▸ DO THIS
Please set down exactly the lines of the listing below from the line containing "script after it." through the line containing "seam_gap = 0.1; // [0.06:0.02:0.2]", both lines included, leaving out all other lines.

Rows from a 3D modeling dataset
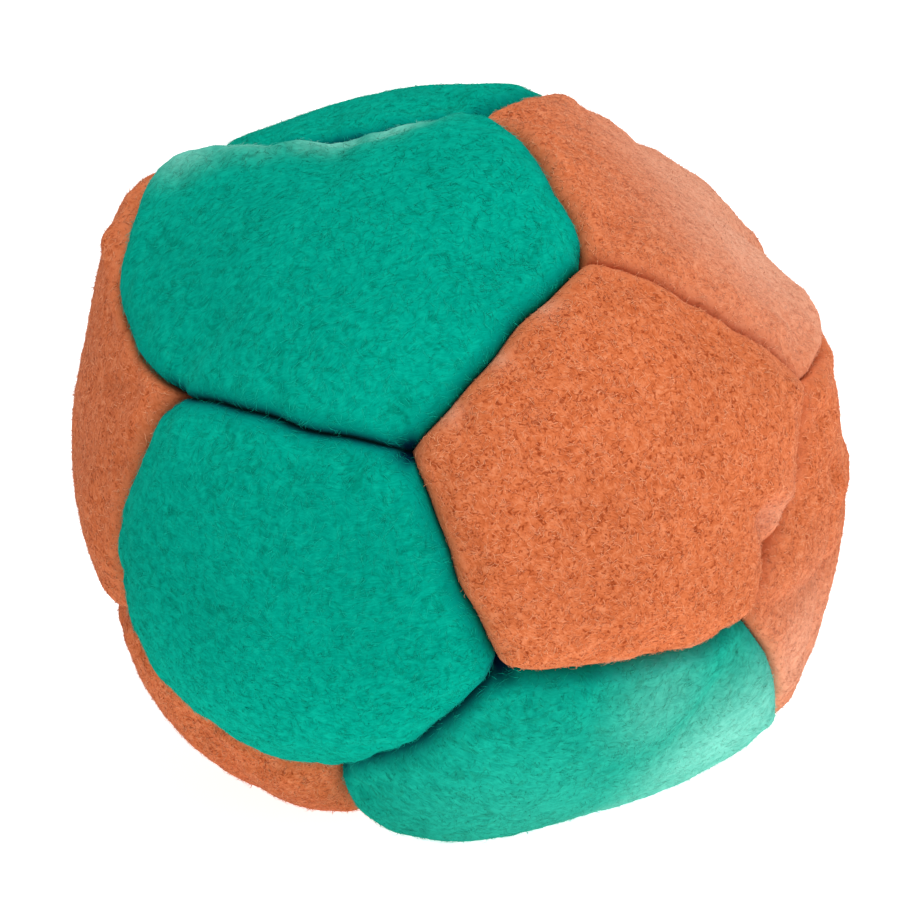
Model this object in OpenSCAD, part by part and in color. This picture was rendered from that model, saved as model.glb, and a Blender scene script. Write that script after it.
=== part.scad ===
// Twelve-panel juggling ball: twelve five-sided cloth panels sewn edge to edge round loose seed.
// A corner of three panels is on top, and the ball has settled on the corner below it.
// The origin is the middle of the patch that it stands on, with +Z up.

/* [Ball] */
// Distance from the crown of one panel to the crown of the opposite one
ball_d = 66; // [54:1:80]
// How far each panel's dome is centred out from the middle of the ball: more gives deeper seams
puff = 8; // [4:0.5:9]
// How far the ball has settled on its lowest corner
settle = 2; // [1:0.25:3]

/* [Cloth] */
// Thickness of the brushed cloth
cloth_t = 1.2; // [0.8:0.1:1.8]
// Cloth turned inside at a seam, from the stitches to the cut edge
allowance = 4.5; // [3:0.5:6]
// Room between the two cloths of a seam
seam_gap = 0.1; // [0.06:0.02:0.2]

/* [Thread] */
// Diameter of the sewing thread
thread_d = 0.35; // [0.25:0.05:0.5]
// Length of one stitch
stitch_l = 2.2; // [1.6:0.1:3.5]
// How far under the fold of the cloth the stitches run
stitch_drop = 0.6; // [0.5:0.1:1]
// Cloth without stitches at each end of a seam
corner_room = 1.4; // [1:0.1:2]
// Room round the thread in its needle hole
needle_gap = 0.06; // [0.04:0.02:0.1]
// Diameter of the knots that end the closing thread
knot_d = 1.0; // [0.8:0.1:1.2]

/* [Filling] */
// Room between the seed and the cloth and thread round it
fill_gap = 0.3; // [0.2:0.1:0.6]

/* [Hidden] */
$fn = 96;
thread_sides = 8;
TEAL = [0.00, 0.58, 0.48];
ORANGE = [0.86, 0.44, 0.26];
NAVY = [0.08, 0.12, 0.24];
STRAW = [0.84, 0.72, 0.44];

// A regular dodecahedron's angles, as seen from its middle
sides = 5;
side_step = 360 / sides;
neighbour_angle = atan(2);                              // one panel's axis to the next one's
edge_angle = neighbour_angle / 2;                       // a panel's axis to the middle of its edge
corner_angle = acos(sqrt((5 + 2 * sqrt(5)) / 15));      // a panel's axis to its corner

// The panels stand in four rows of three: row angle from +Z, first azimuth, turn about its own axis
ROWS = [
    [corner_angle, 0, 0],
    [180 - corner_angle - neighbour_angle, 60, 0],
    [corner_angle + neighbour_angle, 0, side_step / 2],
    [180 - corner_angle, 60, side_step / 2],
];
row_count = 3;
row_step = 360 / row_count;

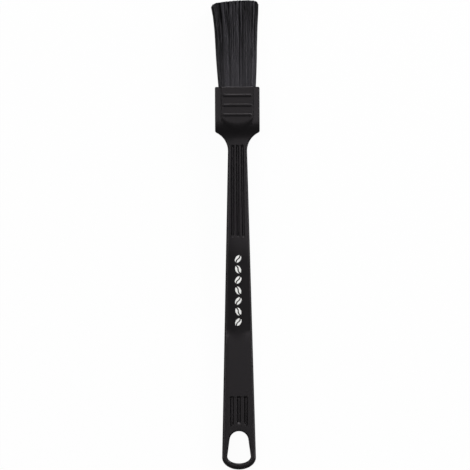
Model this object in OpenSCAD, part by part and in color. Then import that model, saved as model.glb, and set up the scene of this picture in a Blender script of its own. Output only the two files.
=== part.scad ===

...

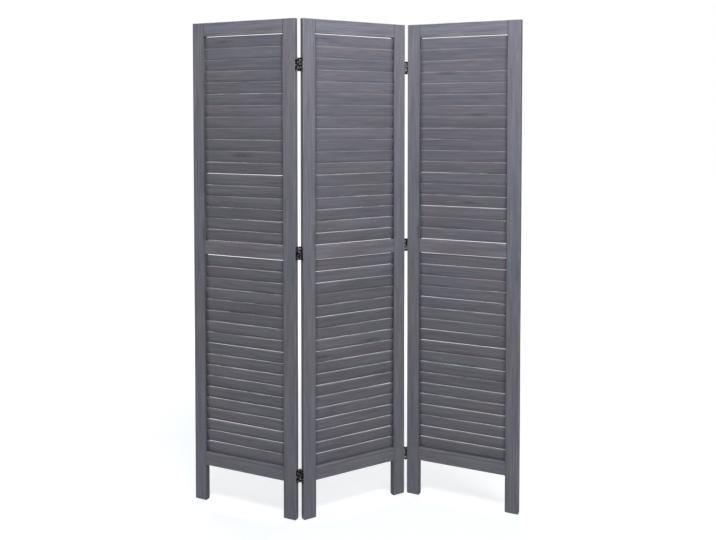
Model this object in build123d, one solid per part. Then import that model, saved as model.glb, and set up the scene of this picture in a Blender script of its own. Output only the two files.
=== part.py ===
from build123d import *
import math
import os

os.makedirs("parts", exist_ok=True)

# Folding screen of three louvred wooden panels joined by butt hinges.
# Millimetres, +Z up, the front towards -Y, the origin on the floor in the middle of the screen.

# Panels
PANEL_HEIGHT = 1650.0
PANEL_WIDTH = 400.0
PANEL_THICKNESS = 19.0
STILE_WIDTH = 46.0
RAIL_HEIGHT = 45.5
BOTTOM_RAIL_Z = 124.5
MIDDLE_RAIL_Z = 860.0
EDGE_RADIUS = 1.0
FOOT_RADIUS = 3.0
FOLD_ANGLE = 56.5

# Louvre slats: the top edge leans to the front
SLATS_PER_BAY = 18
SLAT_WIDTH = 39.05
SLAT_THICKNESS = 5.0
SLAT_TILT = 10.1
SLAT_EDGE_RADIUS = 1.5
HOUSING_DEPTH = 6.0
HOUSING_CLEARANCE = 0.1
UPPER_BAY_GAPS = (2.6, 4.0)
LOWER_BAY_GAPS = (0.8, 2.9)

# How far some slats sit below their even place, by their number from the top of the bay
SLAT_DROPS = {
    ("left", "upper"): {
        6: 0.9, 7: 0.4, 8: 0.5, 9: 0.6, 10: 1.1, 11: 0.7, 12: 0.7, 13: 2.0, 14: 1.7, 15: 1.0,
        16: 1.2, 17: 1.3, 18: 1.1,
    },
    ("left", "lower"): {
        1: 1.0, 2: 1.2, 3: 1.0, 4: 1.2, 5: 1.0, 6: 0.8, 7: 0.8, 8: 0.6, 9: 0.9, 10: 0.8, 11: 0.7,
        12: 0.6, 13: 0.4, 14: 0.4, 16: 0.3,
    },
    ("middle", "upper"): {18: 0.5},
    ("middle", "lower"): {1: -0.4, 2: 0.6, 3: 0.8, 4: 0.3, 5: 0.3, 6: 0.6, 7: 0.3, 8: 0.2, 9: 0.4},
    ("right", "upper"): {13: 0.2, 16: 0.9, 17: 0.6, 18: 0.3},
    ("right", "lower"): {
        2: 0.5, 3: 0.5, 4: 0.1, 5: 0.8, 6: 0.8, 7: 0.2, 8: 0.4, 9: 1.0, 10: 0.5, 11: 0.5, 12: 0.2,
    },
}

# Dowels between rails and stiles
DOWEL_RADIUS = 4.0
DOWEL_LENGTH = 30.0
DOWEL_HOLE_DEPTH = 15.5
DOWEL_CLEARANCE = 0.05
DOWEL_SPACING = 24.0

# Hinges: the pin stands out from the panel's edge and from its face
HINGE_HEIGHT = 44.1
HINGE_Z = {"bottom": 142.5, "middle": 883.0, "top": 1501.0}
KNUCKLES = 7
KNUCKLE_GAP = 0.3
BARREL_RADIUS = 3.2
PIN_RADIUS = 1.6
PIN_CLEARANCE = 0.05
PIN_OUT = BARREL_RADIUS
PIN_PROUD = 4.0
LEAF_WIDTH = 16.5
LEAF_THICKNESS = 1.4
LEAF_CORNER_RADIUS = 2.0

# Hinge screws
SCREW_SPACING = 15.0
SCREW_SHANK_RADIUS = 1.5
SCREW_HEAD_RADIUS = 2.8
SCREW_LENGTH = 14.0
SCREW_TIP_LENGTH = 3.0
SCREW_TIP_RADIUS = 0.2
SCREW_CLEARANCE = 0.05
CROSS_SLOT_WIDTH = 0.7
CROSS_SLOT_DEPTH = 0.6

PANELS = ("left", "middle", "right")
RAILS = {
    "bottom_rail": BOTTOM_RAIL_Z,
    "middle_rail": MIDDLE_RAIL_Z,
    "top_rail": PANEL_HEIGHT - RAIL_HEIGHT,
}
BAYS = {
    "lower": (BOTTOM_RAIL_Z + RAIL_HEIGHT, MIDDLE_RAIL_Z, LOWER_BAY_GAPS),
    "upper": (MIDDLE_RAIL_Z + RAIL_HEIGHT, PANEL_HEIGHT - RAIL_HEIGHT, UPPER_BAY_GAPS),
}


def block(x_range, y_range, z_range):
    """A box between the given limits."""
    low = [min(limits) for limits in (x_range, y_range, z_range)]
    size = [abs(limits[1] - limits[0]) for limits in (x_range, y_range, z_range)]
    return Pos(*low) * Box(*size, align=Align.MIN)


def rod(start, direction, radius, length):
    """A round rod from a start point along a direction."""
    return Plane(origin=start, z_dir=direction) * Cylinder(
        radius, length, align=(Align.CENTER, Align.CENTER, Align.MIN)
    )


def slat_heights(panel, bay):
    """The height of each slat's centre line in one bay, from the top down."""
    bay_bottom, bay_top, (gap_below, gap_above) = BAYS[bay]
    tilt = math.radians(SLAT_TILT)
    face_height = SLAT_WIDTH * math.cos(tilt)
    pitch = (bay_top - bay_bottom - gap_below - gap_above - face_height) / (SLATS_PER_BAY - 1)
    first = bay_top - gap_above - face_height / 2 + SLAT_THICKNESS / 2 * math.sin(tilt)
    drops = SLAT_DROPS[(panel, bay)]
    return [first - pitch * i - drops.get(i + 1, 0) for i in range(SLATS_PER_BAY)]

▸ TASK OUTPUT
Model this object in OpenSCAD, part by part and in color. This picture was rendered from that model, saved as model.glb, and a Blender scene script. Write that script after it.
=== part.scad ===
// Twelve-panel juggling ball: twelve five-sided cloth panels sewn edge to edge round loose seed.
// A corner of three panels is on top, and the ball has settled on the corner below it.
// The origin is the middle of the patch that it stands on, with +Z up.

/* [Ball] */
// Distance from the crown of one panel to the crown of the opposite one
ball_d = 66; // [54:1:80]
// How far each panel's dome is centred out from the middle of the ball: more gives deeper seams
puff = 8; // [4:0.5:9]
// How far the ball has settled on its lowest corner
settle = 2; // [1:0.25:3]

/* [Cloth] */
// Thickness of the brushed cloth
cloth_t = 1.2; // [0.8:0.1:1.8]
// Cloth turned inside at a seam, from the stitches to the cut edge
allowance = 4.5; // [3:0.5:6]
// Room between the two cloths of a seam
seam_gap = 0.1; // [0.06:0.02:0.2]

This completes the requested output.